Expect Skico pass prices to increase
Working on that off-season budget and wondering how much to set aside for a season ski pass?
Well, use last year’s pass lineup as a guide and plan on spending slightly more.
“We don’t have anything new and the price increases will be modest,” said Aspen Skiing Co. Chief Operating Officer John Norton. That’s all the hint he would give on what to expect.
The definition of modest remains open for interpretation, at least for a few more days. Norton said last week that the company was within seven to 10 days of making an announcement.

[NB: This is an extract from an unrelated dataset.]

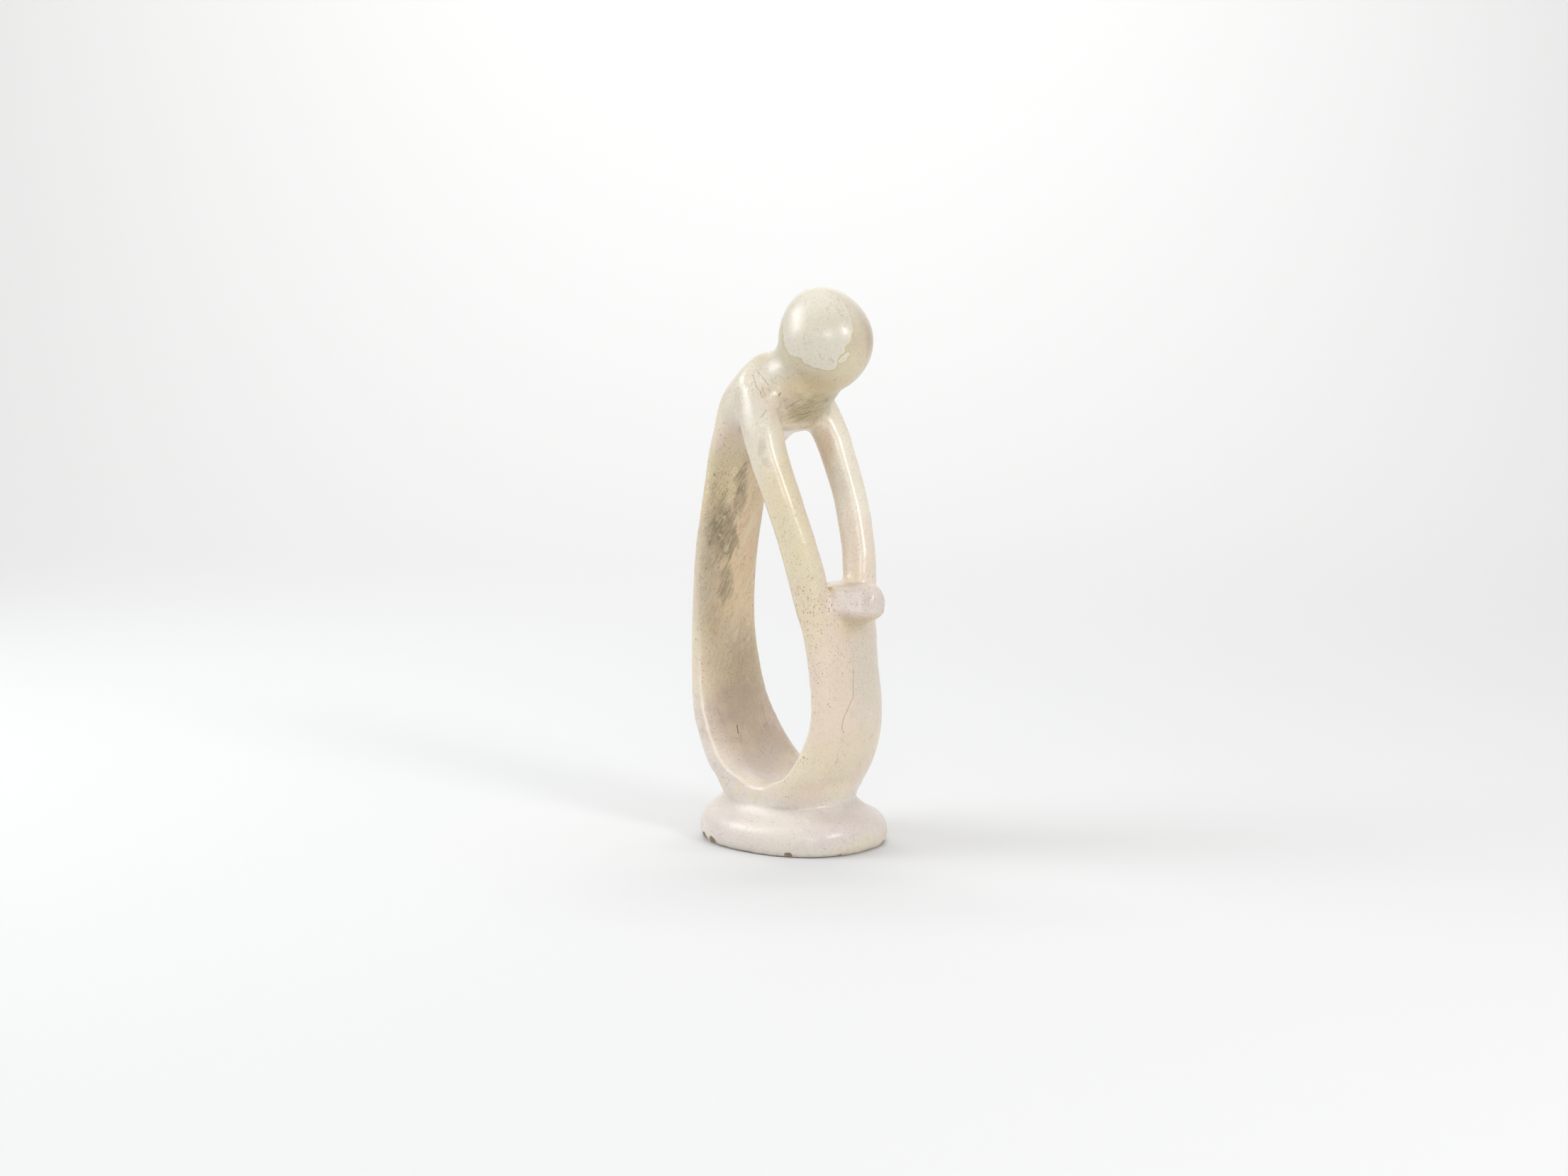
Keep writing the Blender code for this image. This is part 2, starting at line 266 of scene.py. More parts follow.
# %% [markdown]
# The limbs aren't round bars: the rasp left long flats that meet in soft ridges, and on polished stone
# each ridge carries a line of light. A ridge is raised along a line of points, highest on the line
# and fading away from it, with a crest that the cloth has rounded. A step is a ridge that is raised
# on one side only.

# %% Ridges along the limbs
RIDGES = {
    # name: points, height, reach, and the way its raised side faces if it is a step
    "near_arm": (
        [(-26.0, -1.0, 196.0), (-29.7, -9.8, 184.3), (-30.5, -12.3, 175.8), (-30.0, -16.2, 166.2),
         (-29.3, -19.3, 158.6), (-27.7, -22.9, 149.0), (-25.4, -26.0, 140.4), (-23.6, -28.1, 133.6)],
        0.55, 2.8, None),
    "near_arm_back": (
        [(-29.8, 6.5, 196.7), (-31.8, 2.0, 186.9), (-32.7, -2.3, 177.5), (-32.5, -6.0, 166.0)],
        0.30, 2.6, None),
    "far_arm": (
        [(22.0, -9.0, 188.1), (21.9, -11.3, 181.0), (20.9, -13.6, 173.0), (20.2, -16.5, 165.1),
         (20.1, -20.0, 156.2), (20.2, -23.0, 148.3), (19.8, -25.9, 139.4), (19.3, -28.1, 131.6),
         (17.0, -29.5, 123.8)],
        0.50, 2.8, None),
    "far_arm_outside": (
        [(30.0, -4.0, 188.0), (31.4, -10.0, 174.0), (30.6, -17.0, 158.0), (28.0, -24.0, 140.0)],
        0.35, 2.4, None),
    "near_shoulder": (
        [(-16.5, -1.2, 215.3), (-18.6, -4.4, 209.1), (-20.0, -5.6, 202.9), (-19.9, -6.7, 195.2)],
        0.25, 2.6, None),
    "far_shoulder": (
        [(16.5, -1.2, 215.3), (18.6, -4.4, 209.1), (20.0, -5.6, 202.9), (19.9, -6.7, 195.2)],
        0.25, 2.6, None),
    "hands_top": (
        [(-14.0, -28.0, 117.5), (-4.9, -33.0, 118.6), (-3.0, -39.5, 119.4), (3.0, -42.5, 119.0),
         (10.0, -38.0, 118.5)],
        0.35, 1.4, None),
    "hands_under": (
        [(-7.1, -36.3, 104.1), (-3.0, -37.5, 101.6), (2.0, -37.5, 100.9), (7.0, -37.0, 102.5)],
        0.45, 1.5, None),
    "shins": (
        [(-2.1, -34.6, 99.1), (-2.2, -34.8, 91.5), (-3.6, -35.6, 85.4), (-4.2, -36.6, 78.3)],
        0.40, 3.0, (-1, 0, 0)),
    "plinth_front": (
        [(-16.5, -36.6, 6.0), (-8.0, -40.5, 6.2), (4.0, -42.5, 7.0), (14.0, -40.0, 8.2)],
        0.40, 2.0, None),
    "spine": (
        [(0.0, 40.0, 178.0), (0.0, 45.0, 150.0), (0.0, 47.5, 120.0), (0.0, 46.0, 90.0)],
        0.30, 5.0, None),
}
STEP_EDGE = 0.35
END_FADE = 0.35
CREST = 2.8
BOX_REACH = 3
LINE_REACH = 4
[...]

It’s a safe bet that the Skico will keep the same philosophy reflected in pass prices the last few seasons – that is, skiers and riders who can get out the most are rewarded with the most economical deals.
The premier pass – good at all four local ski areas anytime – went up between 3 and 9 percent last season, depending on when in the fall it was purchased.
The popular two-day per week pass went up 8.5 percent in price last season.
The big question for the 1999-2000 season is whether the premier pass will remain under $1,000 during the early-bird purchase period.
Last season, the pass was priced at $949 for employees of businesses that belonged to the resort associations of Aspen and Snowmass Village. That was the early-bird price.
The Skico shows little inclination to enter the cheap-pass competition being waged among several Colorado resorts. Ski areas that depend on Front Range residents – such as Winter Park, Breckenridge, Keystone and Copper Mountain – are offering discounts again, but not as low as the $200-per-person deal seen last season.
The bargains have forced resorts that aren’t quite as dependent on Front Rangers, such as Steamboat and Monarch, to offer similar packages to try to make a splash.
The Aspen Skiing Co. is making a different pitch with cheap tickets. It’s trying to lure customers from major markets around the country with prices that are as low as $39 per day when six-day lift tickets are bought before Dec. 1.
When they announced the discounted lift-ticket program last spring, Skico executives vowed that locals wouldn’t be forced to pay higher prices for season passes to make up for the company’s lower prices on lift tickets.
Instead, the Skico is banking on greater volume of business from out-of-town tourists due to the lower prices.